Lady Justice who adorns the Central Criminal Court or Old Bailey.
But even more shocking than this was the revelation from Operation Tiberius that the problem of corruption went even further than just the Metropolitan Police but affected Britain’s entire criminal justice system (The Independent - The corruption of Britain: UK's key institutions infiltrated by criminals). According to the report some of the institutions affected by the problem of corruption are the Crown Prosecution Service, HM Revenue & Customs, the Prison Service and the City of London Police. The problem of interference from criminal gangs even extends to juries and the legal profession in general. The report details how jurors can be threatened or bribed into giving not guilty verdicts and it is even reported how ‘get out of jail tickets’ can be sold for £50,000 each.

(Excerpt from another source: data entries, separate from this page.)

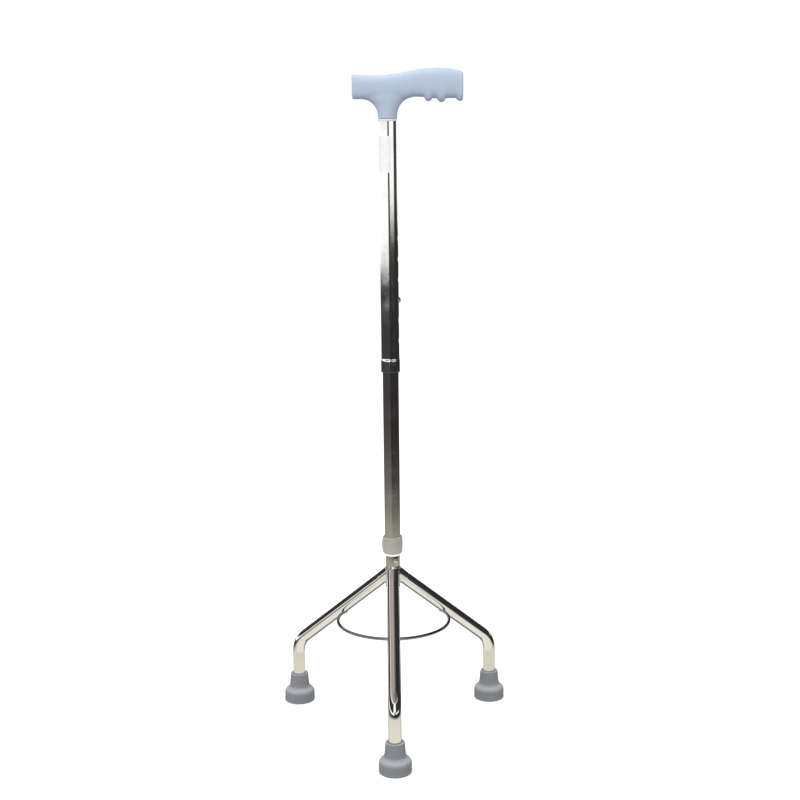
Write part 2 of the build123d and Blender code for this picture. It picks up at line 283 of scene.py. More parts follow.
def mixed(tree, factor, first, second):
    made = add(tree, "ShaderNodeMix", data_type="RGBA")
    made.inputs["A"].default_value = (*first, 1)
    made.inputs["B"].default_value = (*second, 1)
    tree.links.new(factor, made.inputs["Factor"])
    return made


def bumped(tree, shader, heights):
    # heights is a list of (value, strength, distance in metres), one bump on the next
    normal = None
    for value, strength, distance in heights:
        bump = add(tree, "ShaderNodeBump", Strength=strength, Distance=distance)
        tree.links.new(value, bump.inputs["Height"])
        if normal:
            tree.links.new(normal, bump.inputs["Normal"])
        normal = bump.outputs["Normal"]
    tree.links.new(normal, shader.inputs["Normal"])


def mottled(tree, shader, cloud, span, first, second):
    # base colour between two tints, where the cloudy noise passes through its span
    tint = mixed(tree, ranged(tree, cloud, *span, 0, 1), first, second)
    tree.links.new(tint.outputs["Result"], shader.inputs["Base Color"])


def roughened(tree, shader, cloud, span, roughLow, roughHigh):
    tree.links.new(ranged(tree, cloud, *span, roughLow, roughHigh), shader.inputs["Roughness"])


def shaded(colour, share):
    return [c * share for c in colour]


chromeGrain = {"smudge": 38, "cloud": 14, "drawn": 2600, "pits": 900, "waves": 60, "darker": 0.93}


def chromePlate(name, colour, roughLow, roughHigh, drawn=(1, 1, 1)):
    # polish with faint drawing lines, smudges and a few pits
    g = chromeGrain
    made, tree, shader = newMaterial(name, colour, roughLow, 1.0)
    where = place(tree)
    roughened(tree, shader, noise(tree, where, g["smudge"], 4), (0.42, 0.72), roughLow, roughHigh)
    mottled(tree, shader, noise(tree, where, g["cloud"], 2), (0.4, 0.7), colour, shaded(colour, g["darker"]))
    lines = noise(tree, place(tree, drawn), g["drawn"], 2)
    pits = ranged(tree, noise(tree, where, g["pits"], 1), 0.76, 0.80, 0, -1)
    waves = noise(tree, where, g["waves"], 2)
    bumped(tree, shader, [(lines, 0.035, 0.0002), (pits, 0.08, 0.0002), (waves, 0.05, 0.0004)])
    return made


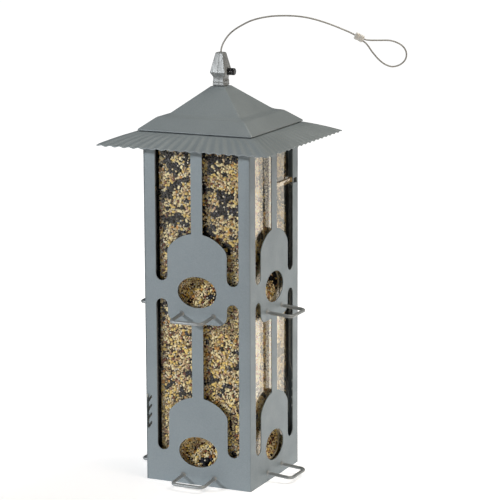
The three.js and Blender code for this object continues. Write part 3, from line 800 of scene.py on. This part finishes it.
# Shape, half sizes and the radius kept free in mm, share of the mix, and colours with their weights.
GRAINS = {
    "sunflower": {
        "shape": long_grain(0.8), "size": (4.9, 2.3, 1.5), "share": 0.9, "radius": 1.95,
        "colours": {"hull_black": 6, "hull_grey": 4},
    },
    "corn": {
        "shape": round_grain(0.28, grain_rng), "size": (2.1, 1.6, 1.3), "share": 0.34, "radius": 1.6,
        "colours": {"corn_yellow": 4, "corn_orange": 1, "corn_pale": 4},
    },
    "milo": {
        "shape": round_grain(0.08, grain_rng), "size": (1.7, 1.55, 1.35), "share": 0.18, "radius": 1.5,
        "colours": {"milo_red": 3, "milo_brown": 3, "milo_rose": 3},
    },
    "wheat": {
        "shape": long_grain(1.0, 4, 6), "size": (2.9, 1.3, 1.2), "share": 0.26, "radius": 1.5,
        "colours": {"wheat": 3, "millet_tan": 2},
    },
    "millet": {
        "shape": round_grain(0.05, grain_rng), "size": (1.18, 1.08, 1.0), "share": 2.3, "radius": 1.08,
        "colours": {
            "millet_cream": 9, "millet_straw": 3.5, "millet_gold": 1.5, "millet_white": 4.5, "millet_tan": 3.5,
        },
    },
}

PORT_HEIGHTS = [
    sum(corner.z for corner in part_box(f"port_baffle_front_{level}")) / 2 - 13.1 * MM
    for level in LEVELS
]
WALL_INSIDE = 57.4 * MM
CORNER_INSIDE = 2 * WALL_INSIDE - 8 * MM  # x and y added, at the corners that are cut back
SEED_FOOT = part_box("seed_fill")[0].z
SEED_SPLIT = 0.19  # height where a side's upper grains begin
PORT_SPAN = 25.5 * MM
PORT_CHEEK = 11 * MM  # how far in from each side the seed heaps up
# Surface of the seed behind a port: height from the port's centre, and depth from the wall.
PORT_SLOPE = np.array([
    (-18.5, 0), (-17, 1.4), (3.4, 12.0), (7.0, 12.0), (20.8, 2.0), (22.4, 0),
]) * MM


def depth_at(across, z, has_ports):
    """Depth of the seed's surface behind the wall, and its slope."""
    if has_ports and abs(across) < PORT_SPAN:
        for centre in PORT_HEIGHTS:
            rise = z - centre
            if PORT_SLOPE[0, 0] < rise < PORT_SLOPE[-1, 0]:
                k = int(np.searchsorted(PORT_SLOPE[:, 0], rise)) - 1
                (z0, d0), (z1, d1) = PORT_SLOPE[k], PORT_SLOPE[k + 1]
                slope = (d1 - d0) / (z1 - z0)
                heaped = min(1.0, (PORT_SPAN - abs(across)) / PORT_CHEEK)
                return heaped * (d0 + slope * (rise - z0)), heaped * slope
    return 0.0, 0.0


def hull_share(across, z, seed):
    """Above zero where the black seeds lie in clumps: more from 0.2 to 0.3 m up, and most from 0.366 m, where the
    black seeds are painted shade under the eave.
    """
    coarse = noise.noise(Vector((across * 52, z * 62, seed)))
    fine = noise.noise(Vector((across * 150, z * 170, seed + 9)))
    gathered = min(1.0, max(0.0, (z - 0.2) / 0.1))
    # Black seeds packed into the top of each wall: painted shade under the eave.
    painted_eave_shade = min(1.0, max(0.0, (z - 0.366) / 0.008))
    return coarse + 0.6 * fine - 0.48 + 0.27 * gathered + 0.5 * painted_eave_shade


Grain = namedtuple("Grain", "kind at size lean wall")
NESTLING = 0.9  # grains may lie this share of their two radii apart
BEDDING = 0.92  # share of its radius that a grain's middle keeps from the wall


class SeedBed:
    """Grains that lie against the hopper's walls without running into each other."""

    CELL = 3.4 * MM

    def __init__(self, seed):
        self.rng = np.random.default_rng(seed)
        self.cells = {}
        self.grains = []

    def is_free(self, at, radius):
        cx, cy, cz = (int(v // self.CELL) for v in at)
        for x in (cx - 1, cx, cx + 1):
            for y in (cy - 1, cy, cy + 1):
                for z in (cz - 1, cz, cz + 1):
                    for px, py, pz, pr in self.cells.get((x, y, z), ()):
                        near = NESTLING * (radius + pr)
                        if (at[0] - px) ** 2 + (at[1] - py) ** 2 + (at[2] - pz) ** 2 < near * near:
                            return False
        return True

    def pour(self, wall, layer):
        """Drops one layer of grains along a wall, the largest kinds first."""
        low, high = wall["low"], wall["high"]
        area = (high[0] - low[0]) * (high[1] - low[1]) * wall["more"]
        for kind, grain in GRAINS.items():
            radius = grain["radius"] * MM
            loyal = 0.99 if kind == "sunflower" else 0.88  # share that stays out of the other seeds' clumps
            tries = int(grain["share"] * (1.0 if layer == 0 else 0.6) * area / (math.pi * radius**2))
            spots = self.rng.uniform((low[0], low[1], 0, 0), (high[0], high[1], 1, 1), (tries, 4))
            for across, z, chance, deep in spots.tolist():
                hulls = hull_share(across, z, wall["seed"])
                if (kind == "sunflower") != (hulls > 0) and chance < loyal:
                    continue
                depth, slope = depth_at(across, z, wall["has_ports"])
                size = 0.86 + 0.28 * chance
                inward = depth + radius * size * math.sqrt(1 + slope * slope) * BEDDING
                inward += layer * (1.9 + 1.3 * deep) * MM
                at = wall["origin"] + wall["across"] * across + wall["up"] * z + wall["inward"] * inward
                if wall["keep"](at) and self.is_free(at, radius * size):
                    key = tuple(int(v // self.CELL) for v in at)
                    self.cells.setdefault(key, []).append((*at, radius * size))
                    self.grains.append(Grain(kind, at, size, math.atan(slope), wall))

    def meshes(self, name_of):
        """One mesh for each name that name_of gives the grains."""
        groups = {}
        for grain in self.grains:
            groups.setdefault((name_of(grain), grain.kind), []).append(grain)
        parts = {}
        for (name, kind), grains in sorted(groups.items(), key=lambda item: item[0]):
            parts.setdefault(name, []).append(self.grow(kind, grains))
        for name, found in parts.items():
            points, faces, slots = zip(*found)
            starts = np.cumsum([0] + [len(p) for p in points])
            faces = [f + start for f, start in zip(faces, starts)]
            yield name, triangle_mesh(name, np.vstack(points), np.vstack(faces), np.concatenate(slots))

    def grow(self, kind, grains):
        """Points, triangles and material slots of grains of one kind."""
        mix = GRAINS[kind]
        shape, faces = mix["shape"]
        count = len(grains)
        rng = self.rng
        half = np.array(mix["size"]) * MM * np.array([grain.size for grain in grains])[:, None]
        half *= rng.uniform(0.88, 1.12, (count, 3))
        spin, tip = rng.uniform(0, 2 * math.pi, count), rng.uniform(-0.35, 0.35, count)
        turns = np.empty((count, 3, 3))
        for k, grain in enumerate(grains):
            basis = np.array([grain.wall[way] for way in ("across", "up", "inward")]).T
            lean = np.array(Matrix.Rotation(grain.lean, 3, "X"))
            turns[k] = basis @ lean @ np.array(
                Matrix.Rotation(spin[k], 3, "Z") @ Matrix.Rotation(tip[k], 3, "Y")
            )
        grown = np.einsum("kij,knj->kni", turns, shape[None] * half[:, None])
        grown += np.array([grain.at for grain in grains])[:, None]
        # Nothing pokes through the walls, the cut-back corners or the foot.
        grown[..., :2] = np.clip(grown[..., :2], -WALL_INSIDE, WALL_INSIDE)
        slant = grown[..., 0] + grown[..., 1]
        grown[..., :2] -= (np.sign(slant) * np.maximum(0, np.abs(slant) - CORNER_INSIDE) / 2)[..., None]
        grown[..., 2] = np.maximum(grown[..., 2], SEED_FOOT)
        weights = np.array(list(mix["colours"].values()), float)
        choice = rng.choice(len(weights), count, p=weights / weights.sum())
        slots = np.repeat(np.array([SEED_SLOTS.index(c) for c in mix["colours"]])[choice], len(faces))
        if kind == "sunflower":
            is_striped = np.repeat(rng.random(count) < 0.5, len(faces))
            is_striped &= np.tile(np.arange(len(faces)) % 14 < 2, count)
            slots[is_striped] = SEED_SLOTS.index("hull_stripe")
        shift = (np.arange(count) * len(shape))[:, None, None]
        return grown.reshape(-1, 3), (faces[None] + shift).reshape(-1, 3), slots


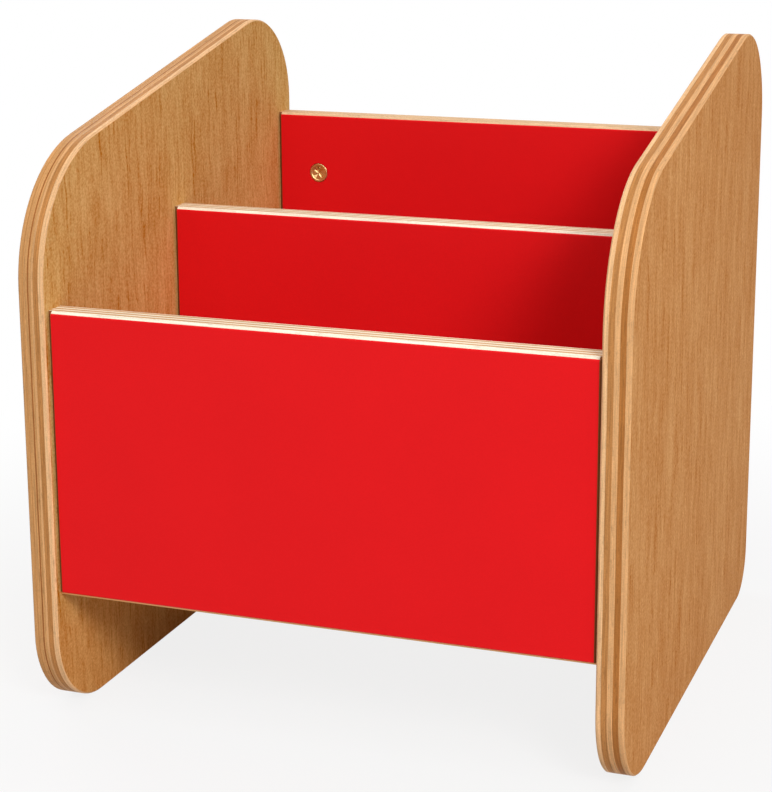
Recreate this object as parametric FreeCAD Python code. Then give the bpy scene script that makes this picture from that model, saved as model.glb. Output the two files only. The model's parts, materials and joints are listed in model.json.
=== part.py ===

It has been publically admitted that the extent of the problem effectively makes it impossible for the police to take action against the criminal gangs responsible. Alastair Morgan, whose brother Daniel was about to expose the connections between Metropolitan Police officers and criminal gangs before being tragically murdered in 1987, said the following, “Despite all the protestations by police that things have changed since the ‘bad old days’, this doesn’t surprise me in the slightest. The police have no desire to tackle this. It would be too damaging to have it all aired in open court. The Met is a highly political organisation.” (The Independent - The corruption of Britain: UK's key institutions infiltrated by criminals)
It is difficult to see where exactly all this is heading and of course left unchecked the problem will inevitably only worsen as time goes on. The question must be asked therefore is Britain heading in the direction of a ‘mafia state’? It is said to have already happened in a number of countries overseas where organised crime and government share the same common ground and have apparently come to a mutual understanding (Wikipedia - Mafia state). Such a system of government has become known as a ‘kleptocracy’ where government officials and gangsters alike have only the one aim in mind, to make lots of money, and at the end of the day have little concern either for the moral consequences of their actions or the suffering and discomfort caused to the average citizen.